**Challenge:** Extract the listing in its entirety, keeping each line identical to the original.

**Collected data:**
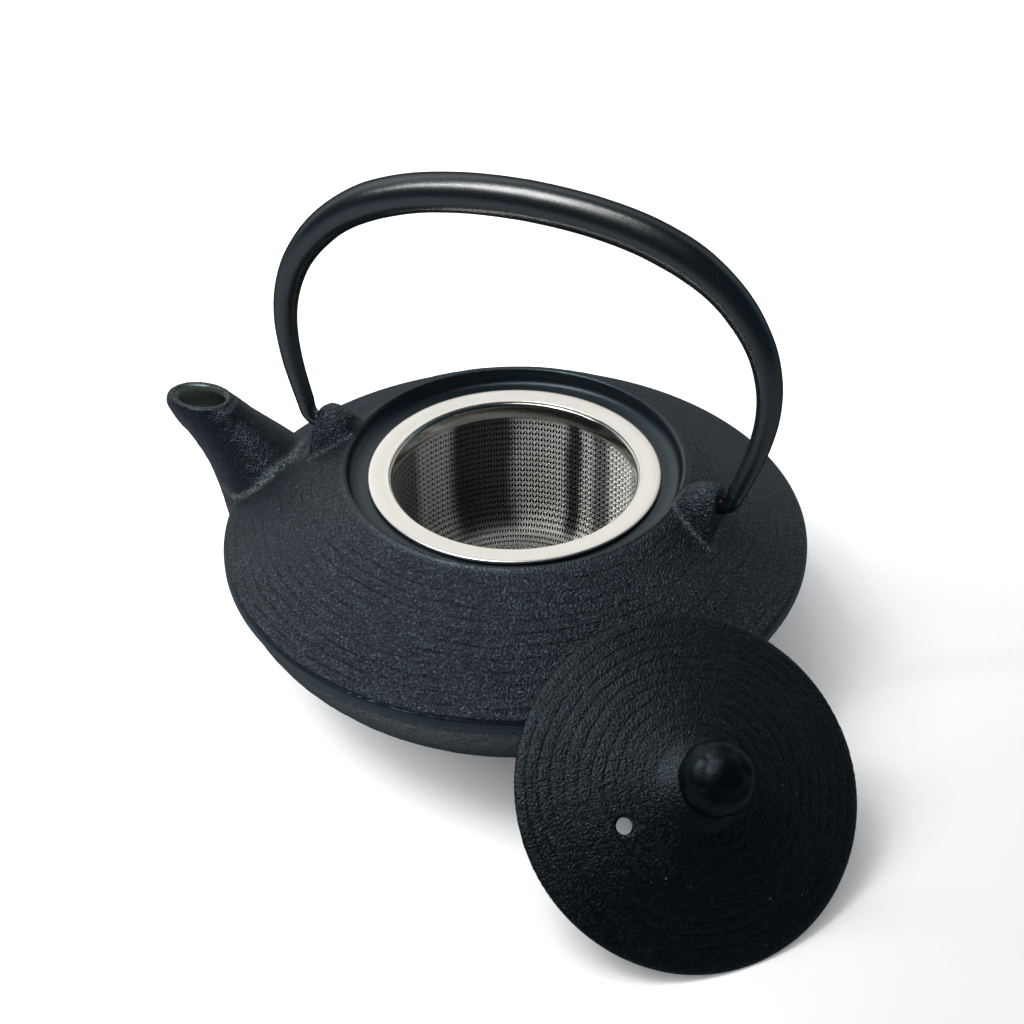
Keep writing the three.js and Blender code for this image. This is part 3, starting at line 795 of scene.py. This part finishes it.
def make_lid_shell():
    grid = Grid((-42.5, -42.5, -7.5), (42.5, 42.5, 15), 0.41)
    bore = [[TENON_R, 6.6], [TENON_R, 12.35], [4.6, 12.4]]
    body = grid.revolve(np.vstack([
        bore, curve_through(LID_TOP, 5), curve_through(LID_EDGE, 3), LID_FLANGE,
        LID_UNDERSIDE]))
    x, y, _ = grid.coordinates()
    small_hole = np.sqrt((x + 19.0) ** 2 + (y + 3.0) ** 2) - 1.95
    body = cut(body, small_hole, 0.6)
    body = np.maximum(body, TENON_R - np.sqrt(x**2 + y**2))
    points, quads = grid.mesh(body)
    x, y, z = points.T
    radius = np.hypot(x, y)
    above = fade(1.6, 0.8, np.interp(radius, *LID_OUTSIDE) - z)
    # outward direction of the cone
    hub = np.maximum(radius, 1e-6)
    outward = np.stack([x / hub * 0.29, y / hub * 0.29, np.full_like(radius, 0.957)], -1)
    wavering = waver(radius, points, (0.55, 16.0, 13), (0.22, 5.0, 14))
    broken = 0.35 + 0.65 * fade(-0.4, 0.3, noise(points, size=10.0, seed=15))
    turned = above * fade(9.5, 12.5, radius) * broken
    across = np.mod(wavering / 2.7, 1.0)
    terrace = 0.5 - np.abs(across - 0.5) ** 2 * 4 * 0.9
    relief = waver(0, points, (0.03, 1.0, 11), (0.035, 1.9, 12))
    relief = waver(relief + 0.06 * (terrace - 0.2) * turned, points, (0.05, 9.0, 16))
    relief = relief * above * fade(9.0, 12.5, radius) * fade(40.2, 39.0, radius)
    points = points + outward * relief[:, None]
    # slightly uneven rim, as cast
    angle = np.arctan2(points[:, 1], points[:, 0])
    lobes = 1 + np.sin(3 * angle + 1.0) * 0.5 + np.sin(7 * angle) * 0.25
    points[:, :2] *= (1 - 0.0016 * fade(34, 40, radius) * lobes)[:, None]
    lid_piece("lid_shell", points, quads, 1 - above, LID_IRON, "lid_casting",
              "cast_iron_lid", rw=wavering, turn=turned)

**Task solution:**
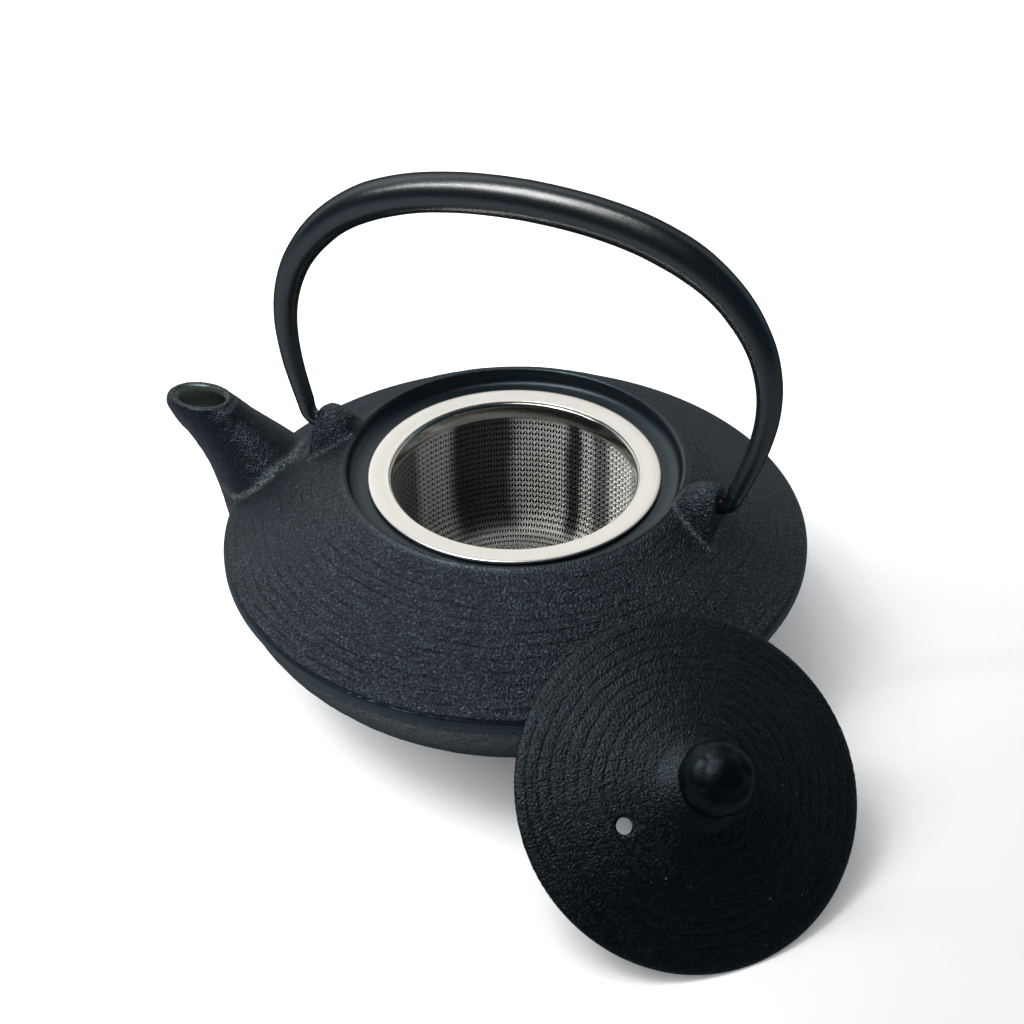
Keep writing the three.js and Blender code for this image. This is part 3, starting at line 795 of scene.py. This part finishes it.
def make_lid_shell():
    grid = Grid((-42.5, -42.5, -7.5), (42.5, 42.5, 15), 0.41)
    bore = [[TENON_R, 6.6], [TENON_R, 12.35], [4.6, 12.4]]
    body = grid.revolve(np.vstack([
        bore, curve_through(LID_TOP, 5), curve_through(LID_EDGE, 3), LID_FLANGE,
        LID_UNDERSIDE]))
    x, y, _ = grid.coordinates()
    small_hole = np.sqrt((x + 19.0) ** 2 + (y + 3.0) ** 2) - 1.95
    body = cut(body, small_hole, 0.6)
    body = np.maximum(body, TENON_R - np.sqrt(x**2 + y**2))
    points, quads = grid.mesh(body)
    x, y, z = points.T
    radius = np.hypot(x, y)
    above = fade(1.6, 0.8, np.interp(radius, *LID_OUTSIDE) - z)
    # outward direction of the cone
    hub = np.maximum(radius, 1e-6)
    outward = np.stack([x / hub * 0.29, y / hub * 0.29, np.full_like(radius, 0.957)], -1)
    wavering = waver(radius, points, (0.55, 16.0, 13), (0.22, 5.0, 14))
    broken = 0.35 + 0.65 * fade(-0.4, 0.3, noise(points, size=10.0, seed=15))
    turned = above * fade(9.5, 12.5, radius) * broken
    across = np.mod(wavering / 2.7, 1.0)
    terrace = 0.5 - np.abs(across - 0.5) ** 2 * 4 * 0.9
    relief = waver(0, points, (0.03, 1.0, 11), (0.035, 1.9, 12))
    relief = waver(relief + 0.06 * (terrace - 0.2) * turned, points, (0.05, 9.0, 16))
    relief = relief * above * fade(9.0, 12.5, radius) * fade(40.2, 39.0, radius)
    points = points + outward * relief[:, None]
    # slightly uneven rim, as cast
    angle = np.arctan2(points[:, 1], points[:, 0])
    lobes = 1 + np.sin(3 * angle + 1.0) * 0.5 + np.sin(7 * angle) * 0.25
    points[:, :2] *= (1 - 0.0016 * fade(34, 40, radius) * lobes)[:, None]
    lid_piece("lid_shell", points, quads, 1 - above, LID_IRON, "lid_casting",
              "cast_iron_lid", rw=wavering, turn=turned)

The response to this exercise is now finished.